Record list>
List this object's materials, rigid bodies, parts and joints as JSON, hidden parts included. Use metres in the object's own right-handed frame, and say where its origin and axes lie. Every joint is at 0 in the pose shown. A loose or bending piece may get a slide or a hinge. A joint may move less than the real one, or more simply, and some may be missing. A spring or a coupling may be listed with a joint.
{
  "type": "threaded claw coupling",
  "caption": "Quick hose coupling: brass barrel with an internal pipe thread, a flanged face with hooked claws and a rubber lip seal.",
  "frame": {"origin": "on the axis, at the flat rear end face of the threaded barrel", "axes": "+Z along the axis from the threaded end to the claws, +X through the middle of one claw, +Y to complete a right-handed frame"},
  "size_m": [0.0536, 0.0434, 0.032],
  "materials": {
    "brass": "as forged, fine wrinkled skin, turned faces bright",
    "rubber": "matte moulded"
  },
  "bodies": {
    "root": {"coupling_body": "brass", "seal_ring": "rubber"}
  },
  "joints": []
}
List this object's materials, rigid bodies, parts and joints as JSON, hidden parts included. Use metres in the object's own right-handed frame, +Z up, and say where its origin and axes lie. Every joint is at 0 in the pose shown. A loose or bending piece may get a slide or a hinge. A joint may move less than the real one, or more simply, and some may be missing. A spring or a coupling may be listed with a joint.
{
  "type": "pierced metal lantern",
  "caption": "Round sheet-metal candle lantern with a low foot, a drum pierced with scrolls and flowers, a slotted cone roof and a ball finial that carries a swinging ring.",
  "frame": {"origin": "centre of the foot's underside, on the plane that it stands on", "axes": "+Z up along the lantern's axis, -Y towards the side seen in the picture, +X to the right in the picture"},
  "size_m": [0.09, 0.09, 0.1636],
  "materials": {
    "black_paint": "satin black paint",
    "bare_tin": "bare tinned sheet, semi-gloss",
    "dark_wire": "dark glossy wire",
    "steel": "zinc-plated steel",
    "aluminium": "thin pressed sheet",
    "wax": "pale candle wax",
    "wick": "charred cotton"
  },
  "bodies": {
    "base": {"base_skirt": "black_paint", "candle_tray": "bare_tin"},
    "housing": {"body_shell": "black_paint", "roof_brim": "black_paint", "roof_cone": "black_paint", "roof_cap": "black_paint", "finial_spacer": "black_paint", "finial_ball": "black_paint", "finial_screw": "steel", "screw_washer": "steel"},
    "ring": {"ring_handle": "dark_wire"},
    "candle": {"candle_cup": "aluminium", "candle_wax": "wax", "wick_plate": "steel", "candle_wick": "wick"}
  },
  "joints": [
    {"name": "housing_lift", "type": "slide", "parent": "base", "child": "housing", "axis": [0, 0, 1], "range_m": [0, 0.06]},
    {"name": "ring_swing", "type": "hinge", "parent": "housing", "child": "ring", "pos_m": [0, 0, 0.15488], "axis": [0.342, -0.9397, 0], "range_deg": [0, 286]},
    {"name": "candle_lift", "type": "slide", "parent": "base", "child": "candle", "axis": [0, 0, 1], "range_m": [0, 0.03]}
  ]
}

Goal>
Every entry must be quoted exactly as it appears above.

Solution for this exercise>
List this object's materials, rigid bodies, parts and joints as JSON, hidden parts included. Use metres in the object's own right-handed frame, and say where its origin and axes lie. Every joint is at 0 in the pose shown. A loose or bending piece may get a slide or a hinge. A joint may move less than the real one, or more simply, and some may be missing. A spring or a coupling may be listed with a joint.
{
  "type": "threaded claw coupling",
  "caption": "Quick hose coupling: brass barrel with an internal pipe thread, a flanged face with hooked claws and a rubber lip seal.",
  "frame": {"origin": "on the axis, at the flat rear end face of the threaded barrel", "axes": "+Z along the axis from the threaded end to the claws, +X through the middle of one claw, +Y to complete a right-handed frame"},
  "size_m": [0.0536, 0.0434, 0.032],
  "materials": {
    "brass": "as forged, fine wrinkled skin, turned faces bright",
    "rubber": "matte moulded"
  },
  "bodies": {
    "root": {"coupling_body": "brass", "seal_ring": "rubber"}
  },
  "joints": []
}
List this object's materials, rigid bodies, parts and joints as JSON, hidden parts included. Use metres in the object's own right-handed frame, +Z up, and say where its origin and axes lie. Every joint is at 0 in the pose shown. A loose or bending piece may get a slide or a hinge. A joint may move less than the real one, or more simply, and some may be missing. A spring or a coupling may be listed with a joint.
{
  "type": "pierced metal lantern",
  "caption": "Round sheet-metal candle lantern with a low foot, a drum pierced with scrolls and flowers, a slotted cone roof and a ball finial that carries a swinging ring.",
  "frame": {"origin": "centre of the foot's underside, on the plane that it stands on", "axes": "+Z up along the lantern's axis, -Y towards the side seen in the picture, +X to the right in the picture"},
  "size_m": [0.09, 0.09, 0.1636],
  "materials": {
    "black_paint": "satin black paint",
    "bare_tin": "bare tinned sheet, semi-gloss",
    "dark_wire": "dark glossy wire",
    "steel": "zinc-plated steel",
    "aluminium": "thin pressed sheet",
    "wax": "pale candle wax",
    "wick": "charred cotton"
  },
  "bodies": {
    "base": {"base_skirt": "black_paint", "candle_tray": "bare_tin"},
    "housing": {"body_shell": "black_paint", "roof_brim": "black_paint", "roof_cone": "black_paint", "roof_cap": "black_paint", "finial_spacer": "black_paint", "finial_ball": "black_paint", "finial_screw": "steel", "screw_washer": "steel"},
    "ring": {"ring_handle": "dark_wire"},
    "candle": {"candle_cup": "aluminium", "candle_wax": "wax", "wick_plate": "steel", "candle_wick": "wick"}
  },
  "joints": [
    {"name": "housing_lift", "type": "slide", "parent": "base", "child": "housing", "axis": [0, 0, 1], "range_m": [0, 0.06]},
    {"name": "ring_swing", "type": "hinge", "parent": "housing", "child": "ring", "pos_m": [0, 0, 0.15488], "axis": [0.342, -0.9397, 0], "range_deg": [0, 286]},
    {"name": "candle_lift", "type": "slide", "parent": "base", "child": "candle", "axis": [0, 0, 1], "range_m": [0, 0.03]}
  ]
}